• [The problem]:
Read the data and repeat all of it exactly.

----- Given information

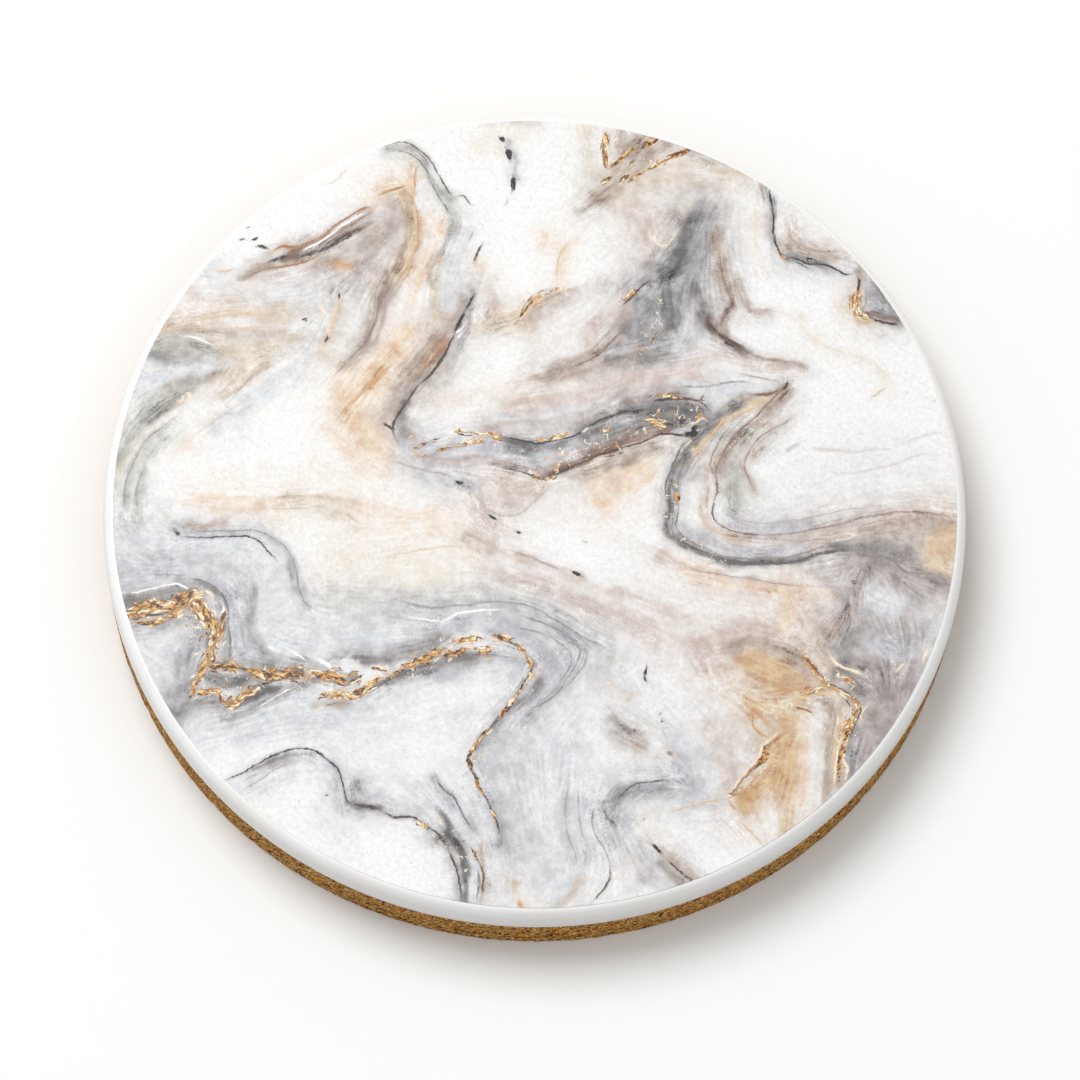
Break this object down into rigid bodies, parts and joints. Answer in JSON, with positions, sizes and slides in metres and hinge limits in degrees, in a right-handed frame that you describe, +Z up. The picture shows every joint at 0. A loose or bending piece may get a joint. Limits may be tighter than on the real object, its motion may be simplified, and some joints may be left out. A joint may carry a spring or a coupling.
{
  "type": "drink coaster",
  "caption": "Round drink coaster: a glazed ceramic disc with a marble-look printed top and a rounded white rim, glued onto a thick cork base.",
  "frame": {"origin": "middle of the cork base's underside, on the table", "axes": "+Z up, out of the printed face and along the disc's axis; the print is turned so that +Y is its far side and +X its right side"},
  "size_m": [0.1, 0.1, 0.0095],
  "materials": {
    "cork": "matte",
    "adhesive": "matte",
    "white_glaze": "satin",
    "marble_print": "satin"
  },
  "bodies": {
    "root": {"cork_base": "cork", "adhesive_film": "adhesive", "ceramic_body": "white_glaze", "printed_top": "marble_print"}
  },
  "joints": []
}
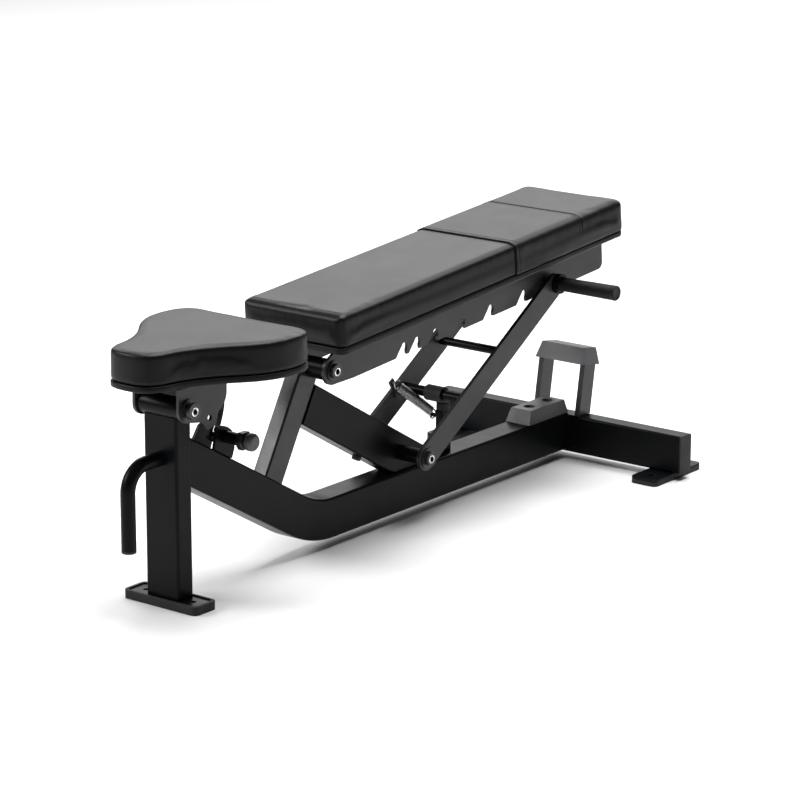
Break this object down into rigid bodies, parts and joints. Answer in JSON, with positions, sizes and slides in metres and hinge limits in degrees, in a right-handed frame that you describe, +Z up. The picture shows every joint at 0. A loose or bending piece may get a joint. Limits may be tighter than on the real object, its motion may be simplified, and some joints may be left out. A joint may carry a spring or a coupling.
{
  "type": "adjustable weight bench",
  "caption": "Weight training bench with a back pad that a hinged prop holds at any notch of saw-toothed rails, and a tilting seat locked by a pop pin",
  "frame": {"origin": "on the floor, on the centre line, under the front face of the front post", "axes": "+Z up, +Y along the bench from the seat to the head end, +X to the right of a user lying on it seen from the seat end"},
  "size_m": [0.617, 1.4365, 0.5566],
  "materials": {
    "frame_paint": "satin powder coat",
    "foot_rubber": "matte moulded rubber",
    "grip_rubber": "fine ribbed rubber",
    "black_plastic": "textured",
    "bright_steel": "brushed",
    "bolt_steel": "black oxide",
    "board": "covered plywood",
    "pad_vinyl": "grained vinyl over foam",
    "cover_vinyl": "grained vinyl sleeve"
  },
  "bodies": {
    "frame": {"front_foot_boot": "foot_rubber", "front_foot_plate": "frame_paint", "front_post": "frame_paint", "seat_pivot_tube": "frame_paint", "front_handle": "frame_paint", "handle_cap": "black_plastic", "main_beam": "frame_paint", "cross_beam": "frame_paint", "end_cap_left": "black_plastic", "end_cap_right": "black_plastic", "rear_foot_pad_left": "foot_rubber", "rear_foot_pad_right": "foot_rubber", "rear_foot_plate_left": "frame_paint", "rear_foot_plate_right": "frame_paint", "support_leg": "frame_paint", "back_pivot_tube": "frame_paint", "brace": "frame_paint", "brace_plug": "black_plastic", "ladder_pivot_tube": "frame_paint", "seat_axle": "bolt_steel", "back_axle": "bolt_steel", "ladder_axle": "bolt_steel", "lock_plate_left": "frame_paint", "lock_plate_right": "frame_paint", "pin_housing": "frame_paint", "pin_nut": "bolt_steel", "rest_post": "frame_paint", "rest_bumper": "foot_rubber", "beam_cover": "black_plastic", "stand_leg_left": "frame_paint", "stand_leg_right": "frame_paint", "stand_cap": "black_plastic", "return_spring": "bright_steel"},
    "back": {"back_plate_left": "frame_paint", "back_plate_right": "frame_paint", "back_cross_front": "frame_paint", "back_cross_middle": "frame_paint", "back_cross_rear": "frame_paint", "back_board": "board", "back_pad": "pad_vinyl", "head_cover": "cover_vinyl", "back_bolts": "bolt_steel"},
    "ladder": {"ladder_arm_left": "frame_paint", "ladder_arm_right": "frame_paint", "top_rod": "frame_paint", "grip_flange": "frame_paint", "rod_collar_left": "bolt_steel", "pull_grip": "grip_rubber", "middle_rod": "frame_paint", "lower_rod": "frame_paint", "rod_sleeve": "black_plastic"},
    "seat": {"seat_plate_left": "frame_paint", "seat_plate_right": "frame_paint", "seat_sector": "frame_paint", "seat_carrier": "frame_paint", "seat_board": "board", "seat_pad": "pad_vinyl", "seat_bolts": "bolt_steel"},
    "pin": {"pin_shaft": "bright_steel", "pin_knob": "black_plastic"}
  },
  "joints": [
    {"name": "back_hinge", "type": "hinge", "parent": "frame", "child": "back", "pos_m": [0, 0.404, 0.364], "axis": [1, 0, 0], "range_deg": [0, 80]},
    {"name": "ladder_hinge", "type": "hinge", "parent": "frame", "child": "ladder", "pos_m": [0, 0.6736, 0.1368], "axis": [1, 0, 0], "range_deg": [0, 83], "deforming": ["return_spring"]},
    {"name": "seat_hinge", "type": "hinge", "parent": "frame", "child": "seat", "pos_m": [0, 0.014, 0.37], "axis": [-1, 0, 0], "range_deg": [0, 16]},
    {"name": "seat_pin", "type": "slide", "parent": "frame", "child": "pin", "axis": [1, 0, 0], "range_m": [0, 0.012], "stiffness_N_per_m": 600, "springref_m": -0.01}
  ],
  "couplings": [
    {"joint": "ladder_hinge", "follows": "back_hinge", "ratio": 1.03}
  ]
}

----------

• [Solution below]:
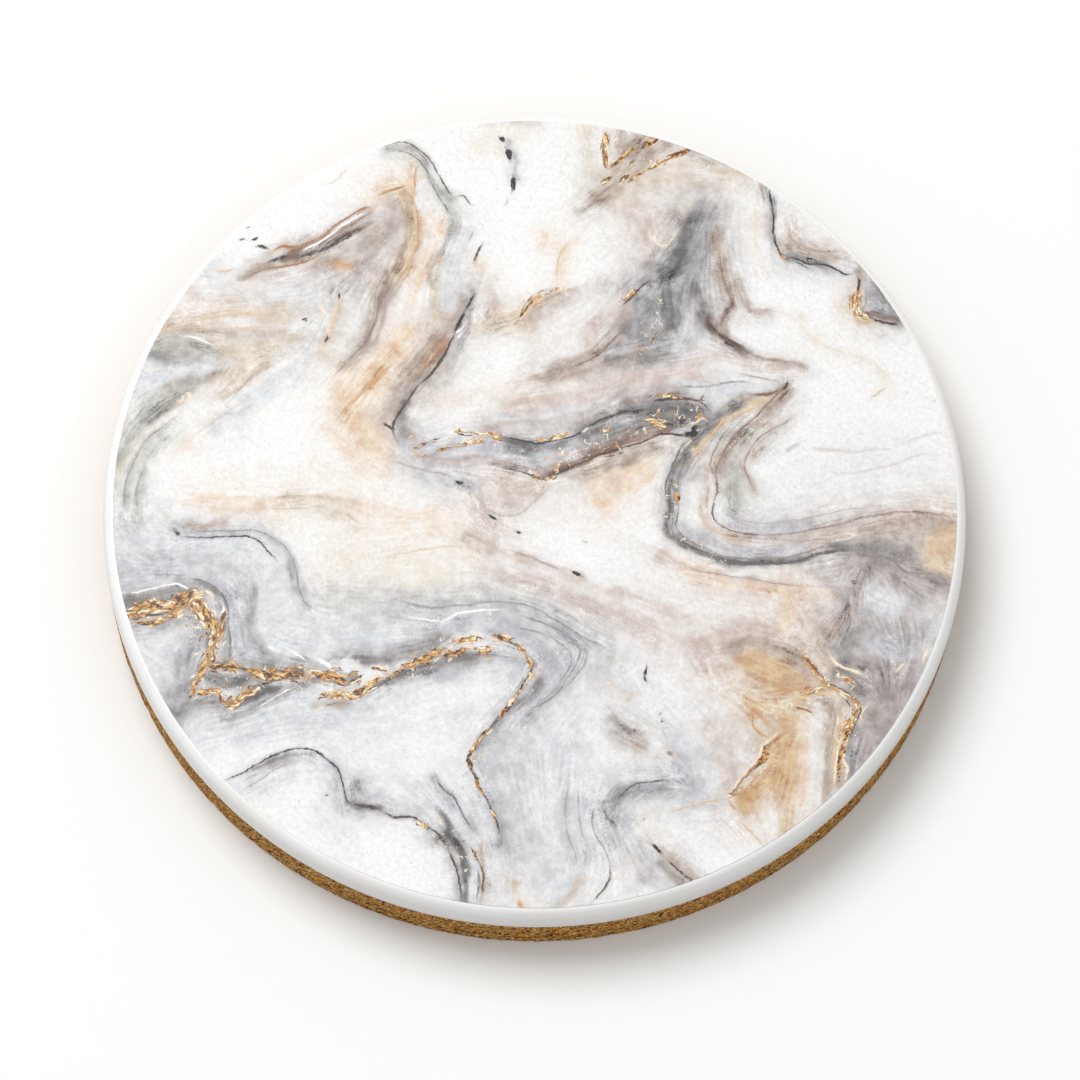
Break this object down into rigid bodies, parts and joints. Answer in JSON, with positions, sizes and slides in metres and hinge limits in degrees, in a right-handed frame that you describe, +Z up. The picture shows every joint at 0. A loose or bending piece may get a joint. Limits may be tighter than on the real object, its motion may be simplified, and some joints may be left out. A joint may carry a spring or a coupling.
{
  "type": "drink coaster",
  "caption": "Round drink coaster: a glazed ceramic disc with a marble-look printed top and a rounded white rim, glued onto a thick cork base.",
  "frame": {"origin": "middle of the cork base's underside, on the table", "axes": "+Z up, out of the printed face and along the disc's axis; the print is turned so that +Y is its far side and +X its right side"},
  "size_m": [0.1, 0.1, 0.0095],
  "materials": {
    "cork": "matte",
    "adhesive": "matte",
    "white_glaze": "satin",
    "marble_print": "satin"
  },
  "bodies": {
    "root": {"cork_base": "cork", "adhesive_film": "adhesive", "ceramic_body": "white_glaze", "printed_top": "marble_print"}
  },
  "joints": []
}
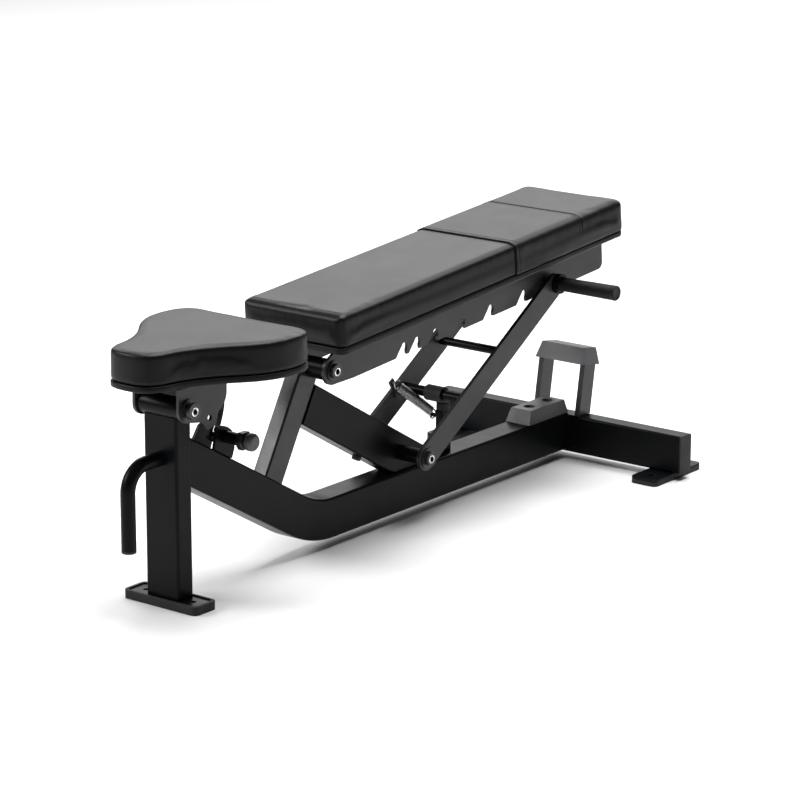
Break this object down into rigid bodies, parts and joints. Answer in JSON, with positions, sizes and slides in metres and hinge limits in degrees, in a right-handed frame that you describe, +Z up. The picture shows every joint at 0. A loose or bending piece may get a joint. Limits may be tighter than on the real object, its motion may be simplified, and some joints may be left out. A joint may carry a spring or a coupling.
{
  "type": "adjustable weight bench",
  "caption": "Weight training bench with a back pad that a hinged prop holds at any notch of saw-toothed rails, and a tilting seat locked by a pop pin",
  "frame": {"origin": "on the floor, on the centre line, under the front face of the front post", "axes": "+Z up, +Y along the bench from the seat to the head end, +X to the right of a user lying on it seen from the seat end"},
  "size_m": [0.617, 1.4365, 0.5566],
  "materials": {
    "frame_paint": "satin powder coat",
    "foot_rubber": "matte moulded rubber",
    "grip_rubber": "fine ribbed rubber",
    "black_plastic": "textured",
    "bright_steel": "brushed",
    "bolt_steel": "black oxide",
    "board": "covered plywood",
    "pad_vinyl": "grained vinyl over foam",
    "cover_vinyl": "grained vinyl sleeve"
  },
  "bodies": {
    "frame": {"front_foot_boot": "foot_rubber", "front_foot_plate": "frame_paint", "front_post": "frame_paint", "seat_pivot_tube": "frame_paint", "front_handle": "frame_paint", "handle_cap": "black_plastic", "main_beam": "frame_paint", "cross_beam": "frame_paint", "end_cap_left": "black_plastic", "end_cap_right": "black_plastic", "rear_foot_pad_left": "foot_rubber", "rear_foot_pad_right": "foot_rubber", "rear_foot_plate_left": "frame_paint", "rear_foot_plate_right": "frame_paint", "support_leg": "frame_paint", "back_pivot_tube": "frame_paint", "brace": "frame_paint", "brace_plug": "black_plastic", "ladder_pivot_tube": "frame_paint", "seat_axle": "bolt_steel", "back_axle": "bolt_steel", "ladder_axle": "bolt_steel", "lock_plate_left": "frame_paint", "lock_plate_right": "frame_paint", "pin_housing": "frame_paint", "pin_nut": "bolt_steel", "rest_post": "frame_paint", "rest_bumper": "foot_rubber", "beam_cover": "black_plastic", "stand_leg_left": "frame_paint", "stand_leg_right": "frame_paint", "stand_cap": "black_plastic", "return_spring": "bright_steel"},
    "back": {"back_plate_left": "frame_paint", "back_plate_right": "frame_paint", "back_cross_front": "frame_paint", "back_cross_middle": "frame_paint", "back_cross_rear": "frame_paint", "back_board": "board", "back_pad": "pad_vinyl", "head_cover": "cover_vinyl", "back_bolts": "bolt_steel"},
    "ladder": {"ladder_arm_left": "frame_paint", "ladder_arm_right": "frame_paint", "top_rod": "frame_paint", "grip_flange": "frame_paint", "rod_collar_left": "bolt_steel", "pull_grip": "grip_rubber", "middle_rod": "frame_paint", "lower_rod": "frame_paint", "rod_sleeve": "black_plastic"},
    "seat": {"seat_plate_left": "frame_paint", "seat_plate_right": "frame_paint", "seat_sector": "frame_paint", "seat_carrier": "frame_paint", "seat_board": "board", "seat_pad": "pad_vinyl", "seat_bolts": "bolt_steel"},
    "pin": {"pin_shaft": "bright_steel", "pin_knob": "black_plastic"}
  },
  "joints": [
    {"name": "back_hinge", "type": "hinge", "parent": "frame", "child": "back", "pos_m": [0, 0.404, 0.364], "axis": [1, 0, 0], "range_deg": [0, 80]},
    {"name": "ladder_hinge", "type": "hinge", "parent": "frame", "child": "ladder", "pos_m": [0, 0.6736, 0.1368], "axis": [1, 0, 0], "range_deg": [0, 83], "deforming": ["return_spring"]},
    {"name": "seat_hinge", "type": "hinge", "parent": "frame", "child": "seat", "pos_m": [0, 0.014, 0.37], "axis": [-1, 0, 0], "range_deg": [0, 16]},
    {"name": "seat_pin", "type": "slide", "parent": "frame", "child": "pin", "axis": [1, 0, 0], "range_m": [0, 0.012], "stiffness_N_per_m": 600, "springref_m": -0.01}
  ],
  "couplings": [
    {"joint": "ladder_hinge", "follows": "back_hinge", "ratio": 1.03}
  ]
}